THE EXERCISE
Nothing should be left out: output all of the entries exactly.

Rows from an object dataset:
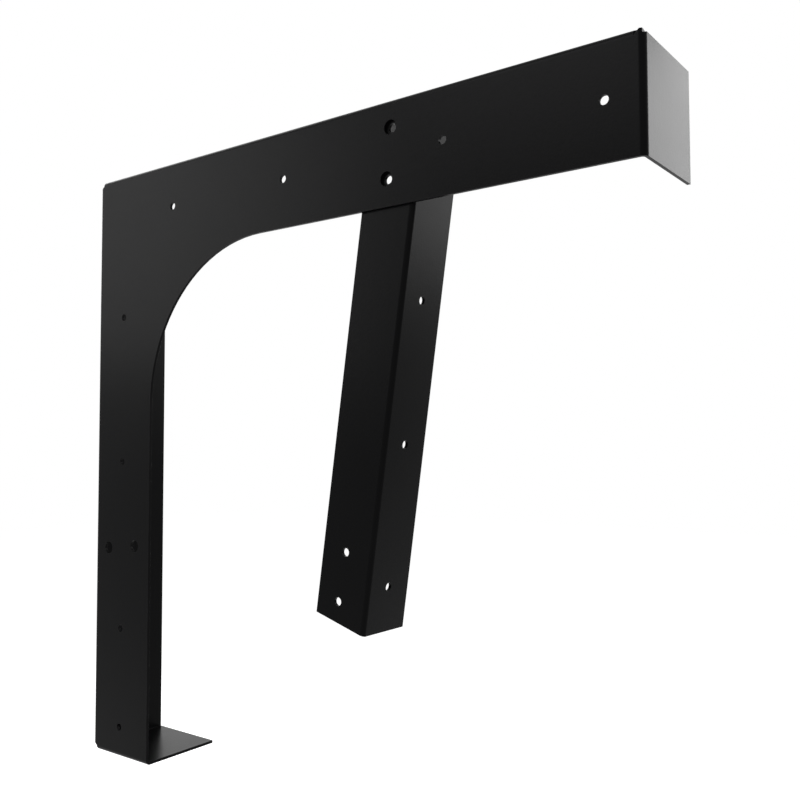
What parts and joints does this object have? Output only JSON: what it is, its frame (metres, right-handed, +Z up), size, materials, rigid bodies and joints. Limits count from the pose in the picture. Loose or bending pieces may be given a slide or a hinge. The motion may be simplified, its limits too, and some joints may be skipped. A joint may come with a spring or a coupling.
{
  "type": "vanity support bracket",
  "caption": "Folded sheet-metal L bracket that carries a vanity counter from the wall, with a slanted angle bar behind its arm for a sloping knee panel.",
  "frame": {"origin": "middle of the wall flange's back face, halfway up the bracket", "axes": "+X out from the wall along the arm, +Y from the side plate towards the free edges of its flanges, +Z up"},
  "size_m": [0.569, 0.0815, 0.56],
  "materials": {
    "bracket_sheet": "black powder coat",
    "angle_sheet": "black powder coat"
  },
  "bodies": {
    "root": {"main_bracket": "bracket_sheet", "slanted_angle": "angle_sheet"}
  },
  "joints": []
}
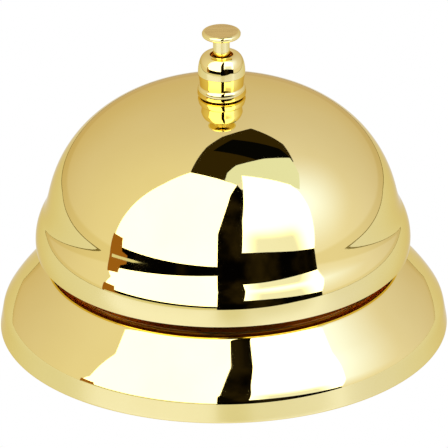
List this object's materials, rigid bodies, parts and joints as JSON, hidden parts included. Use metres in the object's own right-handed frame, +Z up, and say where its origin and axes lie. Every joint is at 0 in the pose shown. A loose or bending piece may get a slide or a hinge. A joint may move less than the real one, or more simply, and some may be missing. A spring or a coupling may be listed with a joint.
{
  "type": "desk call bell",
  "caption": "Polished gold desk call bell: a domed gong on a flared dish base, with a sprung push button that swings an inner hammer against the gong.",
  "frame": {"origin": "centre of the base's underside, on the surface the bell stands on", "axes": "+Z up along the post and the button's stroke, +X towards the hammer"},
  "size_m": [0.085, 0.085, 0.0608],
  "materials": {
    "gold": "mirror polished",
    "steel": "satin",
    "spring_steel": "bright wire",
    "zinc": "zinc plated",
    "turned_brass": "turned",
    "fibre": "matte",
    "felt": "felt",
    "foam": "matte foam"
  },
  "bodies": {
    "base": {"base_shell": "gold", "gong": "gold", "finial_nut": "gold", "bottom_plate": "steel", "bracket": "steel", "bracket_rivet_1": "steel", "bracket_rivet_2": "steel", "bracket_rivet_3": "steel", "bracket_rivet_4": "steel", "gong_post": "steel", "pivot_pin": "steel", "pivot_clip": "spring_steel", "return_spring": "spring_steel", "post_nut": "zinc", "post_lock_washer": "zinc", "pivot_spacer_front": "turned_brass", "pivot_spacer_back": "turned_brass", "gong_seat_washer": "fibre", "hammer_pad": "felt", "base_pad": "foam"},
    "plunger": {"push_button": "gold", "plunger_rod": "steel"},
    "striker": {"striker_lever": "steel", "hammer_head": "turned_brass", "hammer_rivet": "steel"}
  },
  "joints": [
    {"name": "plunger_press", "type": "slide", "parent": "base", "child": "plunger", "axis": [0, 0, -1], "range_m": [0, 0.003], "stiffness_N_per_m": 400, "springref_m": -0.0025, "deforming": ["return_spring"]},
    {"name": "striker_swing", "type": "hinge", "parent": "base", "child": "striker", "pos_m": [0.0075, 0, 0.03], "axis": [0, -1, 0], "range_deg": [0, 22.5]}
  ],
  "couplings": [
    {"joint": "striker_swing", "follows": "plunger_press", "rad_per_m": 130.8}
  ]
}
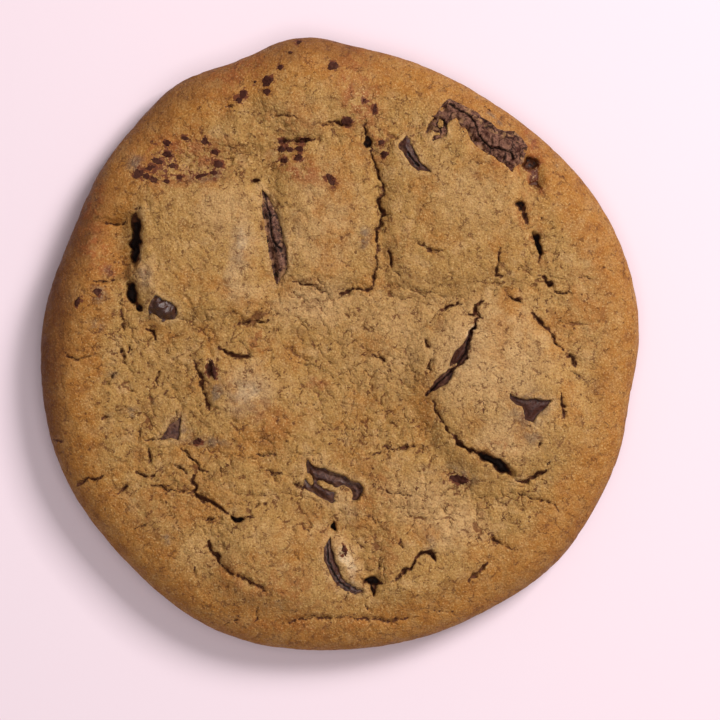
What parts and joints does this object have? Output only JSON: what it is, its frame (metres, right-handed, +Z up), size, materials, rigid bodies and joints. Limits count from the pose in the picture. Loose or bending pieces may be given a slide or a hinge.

OUTPUT FOR THIS TASK
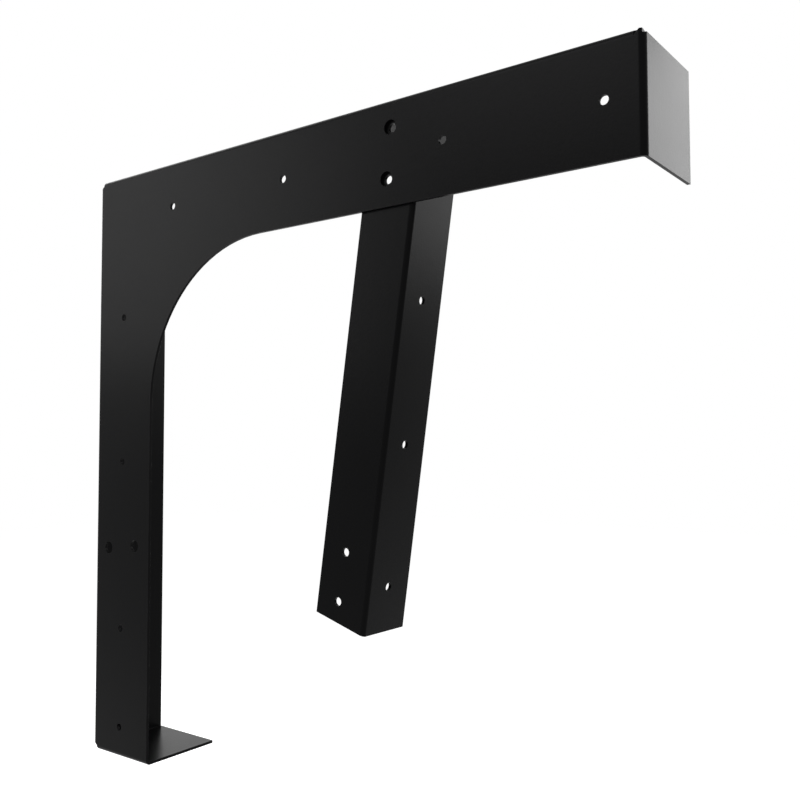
What parts and joints does this object have? Output only JSON: what it is, its frame (metres, right-handed, +Z up), size, materials, rigid bodies and joints. Limits count from the pose in the picture. Loose or bending pieces may be given a slide or a hinge. The motion may be simplified, its limits too, and some joints may be skipped. A joint may come with a spring or a coupling.
{
  "type": "vanity support bracket",
  "caption": "Folded sheet-metal L bracket that carries a vanity counter from the wall, with a slanted angle bar behind its arm for a sloping knee panel.",
  "frame": {"origin": "middle of the wall flange's back face, halfway up the bracket", "axes": "+X out from the wall along the arm, +Y from the side plate towards the free edges of its flanges, +Z up"},
  "size_m": [0.569, 0.0815, 0.56],
  "materials": {
    "bracket_sheet": "black powder coat",
    "angle_sheet": "black powder coat"
  },
  "bodies": {
    "root": {"main_bracket": "bracket_sheet", "slanted_angle": "angle_sheet"}
  },
  "joints": []
}
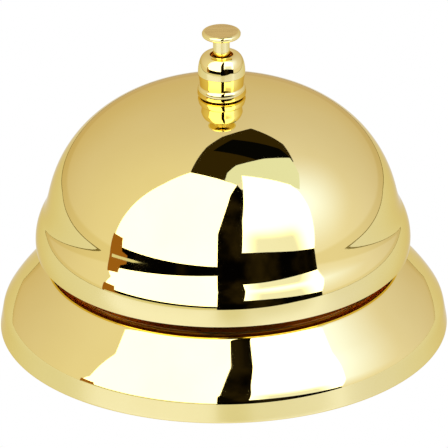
List this object's materials, rigid bodies, parts and joints as JSON, hidden parts included. Use metres in the object's own right-handed frame, +Z up, and say where its origin and axes lie. Every joint is at 0 in the pose shown. A loose or bending piece may get a slide or a hinge. A joint may move less than the real one, or more simply, and some may be missing. A spring or a coupling may be listed with a joint.
{
  "type": "desk call bell",
  "caption": "Polished gold desk call bell: a domed gong on a flared dish base, with a sprung push button that swings an inner hammer against the gong.",
  "frame": {"origin": "centre of the base's underside, on the surface the bell stands on", "axes": "+Z up along the post and the button's stroke, +X towards the hammer"},
  "size_m": [0.085, 0.085, 0.0608],
  "materials": {
    "gold": "mirror polished",
    "steel": "satin",
    "spring_steel": "bright wire",
    "zinc": "zinc plated",
    "turned_brass": "turned",
    "fibre": "matte",
    "felt": "felt",
    "foam": "matte foam"
  },
  "bodies": {
    "base": {"base_shell": "gold", "gong": "gold", "finial_nut": "gold", "bottom_plate": "steel", "bracket": "steel", "bracket_rivet_1": "steel", "bracket_rivet_2": "steel", "bracket_rivet_3": "steel", "bracket_rivet_4": "steel", "gong_post": "steel", "pivot_pin": "steel", "pivot_clip": "spring_steel", "return_spring": "spring_steel", "post_nut": "zinc", "post_lock_washer": "zinc", "pivot_spacer_front": "turned_brass", "pivot_spacer_back": "turned_brass", "gong_seat_washer": "fibre", "hammer_pad": "felt", "base_pad": "foam"},
    "plunger": {"push_button": "gold", "plunger_rod": "steel"},
    "striker": {"striker_lever": "steel", "hammer_head": "turned_brass", "hammer_rivet": "steel"}
  },
  "joints": [
    {"name": "plunger_press", "type": "slide", "parent": "base", "child": "plunger", "axis": [0, 0, -1], "range_m": [0, 0.003], "stiffness_N_per_m": 400, "springref_m": -0.0025, "deforming": ["return_spring"]},
    {"name": "striker_swing", "type": "hinge", "parent": "base", "child": "striker", "pos_m": [0.0075, 0, 0.03], "axis": [0, -1, 0], "range_deg": [0, 22.5]}
  ],
  "couplings": [
    {"joint": "striker_swing", "follows": "plunger_press", "rad_per_m": 130.8}
  ]
}
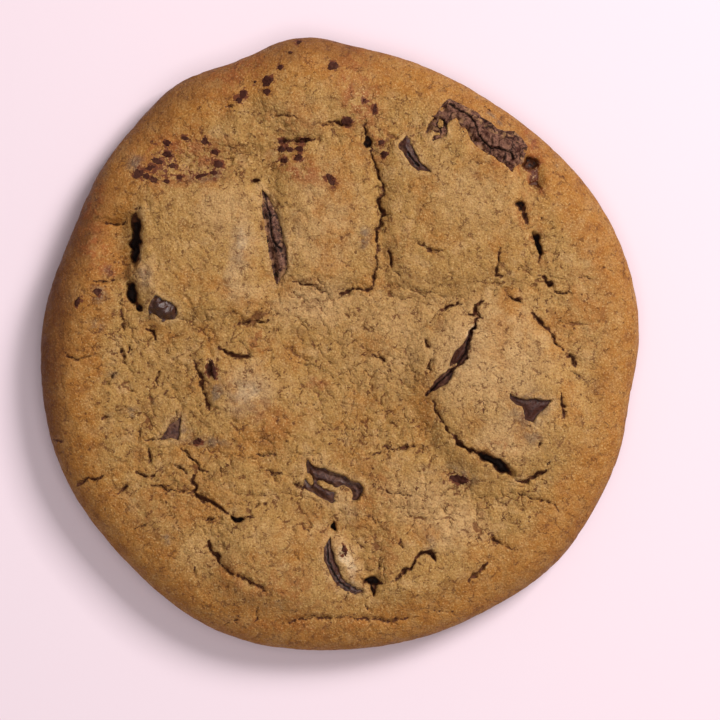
What parts and joints does this object have? Output only JSON: what it is, its frame (metres, right-handed, +Z up), size, materials, rigid bodies and joints. Limits count from the pose in the picture. Loose or bending pieces may be given a slide or a hinge.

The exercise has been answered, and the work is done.